I believe it likely that Western Civilization will eventually revive for it has been quite resilient, surviving not only internal economic and political crises but also barbarian invasions and near-conquest by the Turkish or North African empires. Moreover, major changes in human views of their world were adopted and integrated into an enlarged and enriched Western intellectual structure. This resiliency and adaptability was largely provided by a balanced respect for the abstract and the concrete, for speculative and empirical knowledge, which was grounded upon the the Christian philosophy of moderate realism summarized by the American historian Carrol Quigley in these words: “The truth unfolds in time through a communal process.” (See Ways of Thought in the Modern West.)
I’ll cut through a lot of complicated historical analysis and simply make the claim that books have played an essential role in Western Civilization because they allow us to take empirical data which is beyond the reach of any one mind and to abstract it into knowledge which can then be used in speculative efforts to attain greater understanding. Books allow the construction of complex networks of understanding of Creation which can then be disciplined to God’s revelations of His purposes as Creator. Books allow us to better explore and understand and properly use our world.
Nowadays, we of the West are increasingly illiterate. Even many of those in the shrinking pool of highly skilled readers don’t always have the attitudes of the literate. All things considered, many of our most highly educated citizens would no more choose to read a difficult book than would our citizens with only rudimentary reading skills. To be truly literate, you must have a great deal of respect for books and for bookish forms of knowledge. You must desire to entertain yourself and teach yourself in bookish ways. You must be as willing to exercise your visual and mental literary skills as a swimmer is to work his lungs and skeletal muscles. It’s not sufficient to have good reading skills to be deployed when necessary for immediate purposes. Those reading skills will have been lost just as a swimmer who doesn’t work out daily will soon lose his speed and endurance.
Real books, not books written for self-proclaimed dummies, are an ideal form for human beings to engage in a conversation over the centuries. That sort of sustained conversation is a running commentary upon human events, a commentary which forms a narrative too complex for any individual human mind to actually understand, though it’s understandable in principle to a human with a well-formed mind. Empirical knowledge from various sources can be bound together by speculation and the entire mess can be abstracted to a higher level which may well cut across cultures or even across phases of Creation.
It was the City of God and not some St. Augustine for Dummies which helped found Western Civilization. It was Shakespeare’s Henry V which gave voice to the English nation as truly such.
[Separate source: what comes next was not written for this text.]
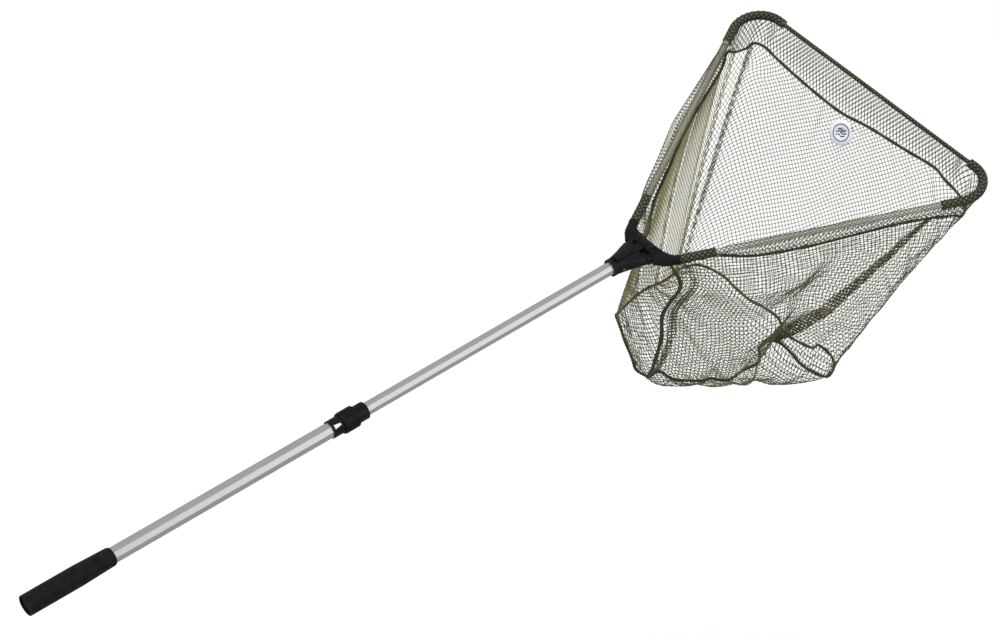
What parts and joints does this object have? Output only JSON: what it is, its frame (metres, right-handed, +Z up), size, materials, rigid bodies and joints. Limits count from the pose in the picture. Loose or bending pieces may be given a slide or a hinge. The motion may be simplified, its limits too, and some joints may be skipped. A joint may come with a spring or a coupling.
{
  "type": "landing net",
  "caption": "Folding landing net: telescopic faceted handle with twist lock, hinged triangular hoop with taut front cord, and a hanging mesh bag.",
  "frame": {"origin": "on the handle's axis, inside the grip's full-diameter stretch, 47 mm from the butt end", "axes": "+X along the handle towards the net, +Y to the left of the hoop, +Z up, out of the bag's mouth"},
  "size_m": [1.7232, 0.585, 0.4313],
  "materials": {
    "grip_rubber": "matt moulded rubber",
    "black_plastic": "semi-matt moulded nylon",
    "satin_aluminium": "satin anodised",
    "white_nylon": "natural nylon",
    "spring_steel": "plain",
    "black_cord": "braided",
    "guard_webbing": "open woven sleeve, dark green and black",
    "olive_net": "open mesh, about 7 mm",
    "olive_piping": "folded seam tape",
    "white_tag": "printed badge"
  },
  "bodies": {
    "handle": {"grip": "grip_rubber", "butt_cap": "black_plastic", "lower_tube": "satin_aluminium", "lock_collet": "black_plastic"},
    "lock": {"lock_nut": "black_plastic", "clamp_ring": "white_nylon"},
    "upper": {"upper_tube": "satin_aluminium", "shaft_bush": "white_nylon", "head_socket": "black_plastic", "socket_rivet": "spring_steel", "hinge_pin": "spring_steel", "latch_spring": "spring_steel"},
    "latch": {"fold_latch": "black_plastic"},
    "head": {"yoke": "black_plastic", "arm_rivets": "spring_steel", "arm_left": "satin_aluminium", "arm_right": "satin_aluminium", "tip_left": "black_plastic", "tip_right": "black_plastic", "rim_cord": "black_cord", "hem_front": "olive_net", "root_guard_left": "guard_webbing", "root_guard_right": "guard_webbing", "tip_guard_left": "guard_webbing", "tip_guard_right": "guard_webbing", "hem_left": "olive_net", "hem_right": "olive_net", "band_left": "olive_net", "band_right": "olive_net", "band_front": "olive_net", "net_left": "olive_net", "net_right": "olive_net", "net_front": "olive_net", "net_back": "olive_net", "net_bottom": "olive_net", "net_corner_left": "olive_net", "net_corner_right": "olive_net", "piping_left": "olive_piping", "piping_right": "olive_piping", "piping_front": "olive_piping", "piping_bottom": "olive_piping", "piping_back": "olive_piping", "net_tag": "white_tag"}
  },
  "joints": [
    {"name": "lock_twist", "type": "hinge", "parent": "handle", "child": "lock", "pos_m": [0.5382, 0, 0], "axis": [1, 0, 0], "range_deg": [-90, 0]},
    {"name": "telescope", "type": "slide", "parent": "handle", "child": "upper", "axis": [1, 0, 0], "range_m": [-0.45, 0]},
    {"name": "fold_latch", "type": "slide", "parent": "upper", "child": "latch", "axis": [1, 0, 0], "range_m": [-0.005, 0], "stiffness_N_per_m": 300, "springref_m": 0.003, "deforming": ["latch_spring"]},
    {"name": "head_fold", "type": "hinge", "parent": "upper", "child": "head", "pos_m": [1.159, 0, 0.0103], "axis": [0, -1, 0], "range_deg": [0, 173.75]}
  ]
}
A Cliff Notes version might be a useful study aid but it’s hard to imagine such stuff giving a strong sense of nationhood to a mob of Anglo-Normans and Saxons and Welshmen and Gaels and various and sundry other tribesmen.
The more complex a nation, and certainly a civilization enfolding multiple nations, the more complex the stories which bind the parts and the whole together. Inhabitants of a complex, well-ordered civilization need a correspondingly complex literacy that a correspondingly complex and well-ordered story, or set of stories, may be told and heard. We have particular problems in our age because our newer and richer understanding of the stuff of this world and how it acts and relates to other stuff is not going to be so easy to integrate into our thoughts as it was to integrate Euclidean geometry and Aristotelian physics nor is our current understanding of the origins and nature of the Bible going to be so easy to integrate as it was to integrate simpler views about Moses being literally the author of the Pentateuch which was seen as speaking literalistic truth about a variety of issues. It will also not be so easy to integrate our modern understanding of man as it was to integrate a simple view that man was created as a creature somehow endowed with something called a ‘mind’.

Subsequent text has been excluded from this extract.